L'assemblea AIFI del 29 maggio ha visto importanti cambiamenti. Nel Consiglio Direttivo sono entrati a far parte FSI-Fondo Strategico Italiano e FII-Fondo Italiano d'Investimento, i fondi del Tesoro che segnano il debutto dello stato tra i capitalisti privati.

E' un passaggio di grande rilevanza. E' importante che FSI e FII siano in AIFI, per evitare duplicazioni e perché più ci si parla tra diversi operatori e meglio è. FSI e FII, d'altra parte, sono addizionali e complementari rispetto agli altri fondi.

Come mai AIFI ha utilizzato una società di head hunting, per di più del rilievo di Egon Zehnder, per individuare il suo nuovo Presidente, nella persona di Innocenzo Cipolletta?

AIFI ha uno statuto di grande democrazia, che prevede voto trasparente, nessuna forma di cooptazione, rotazione negli incarichi, anche per quanto riguarda la formazione del Consiglio Direttivo. La figura del Presidente, poi, non deve essere legata al mondo private equity, analogamente a come è sempre stato, anche in passato, con Giampio Bracchi, Claudio Demattè e Marco Vitale; piuttosto, deve assommare conoscenze sia di finanza che di industria, oltre ad avere capacità di dialogo di alto livello con le Istituzioni. Nella lista che ci è stata sottoposta, Cipolletta era al primo posto, per queste caratteristiche.

Su tematiche più generali, dal suo punto di osservazione, come giudica la situazione dell'euro e dei mercati finanziari?

Non è solo una speranza dire che ce la faremo. Non penso che si sia così irresponsabili da vanificare, con l'eventuale caduta della moneta unica, tutto il processo di costruzione europeo.

Guardando il rapporto con la reale produzione di beni e servizi, non ritiene che la finanza abbia avuto un ruolo abnorme? Il leverage non è stato eccessivo?

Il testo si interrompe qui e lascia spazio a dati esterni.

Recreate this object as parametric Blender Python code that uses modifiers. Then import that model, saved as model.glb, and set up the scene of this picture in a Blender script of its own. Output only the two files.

Premesso che il debito non è un crimine, come già hanno dimostrato Modigliani e Miller, in Italia si è sempre stati molto cauti con certe acrobazie. L'industria del private equity mondiale ha ben compreso la situazione, ma temo che altri strumenti e segmenti della finanza siano ancora ben lontani da una piena consapevolezza dei rischi connessi a certi eccessi. Anche ai miei studenti dico sempre di rifuggire dai guadagni facili ed illusori, che la speculazione ha un che di insano e che la finanza deve essere sempre al servizio delle imprese e dell'economia reale.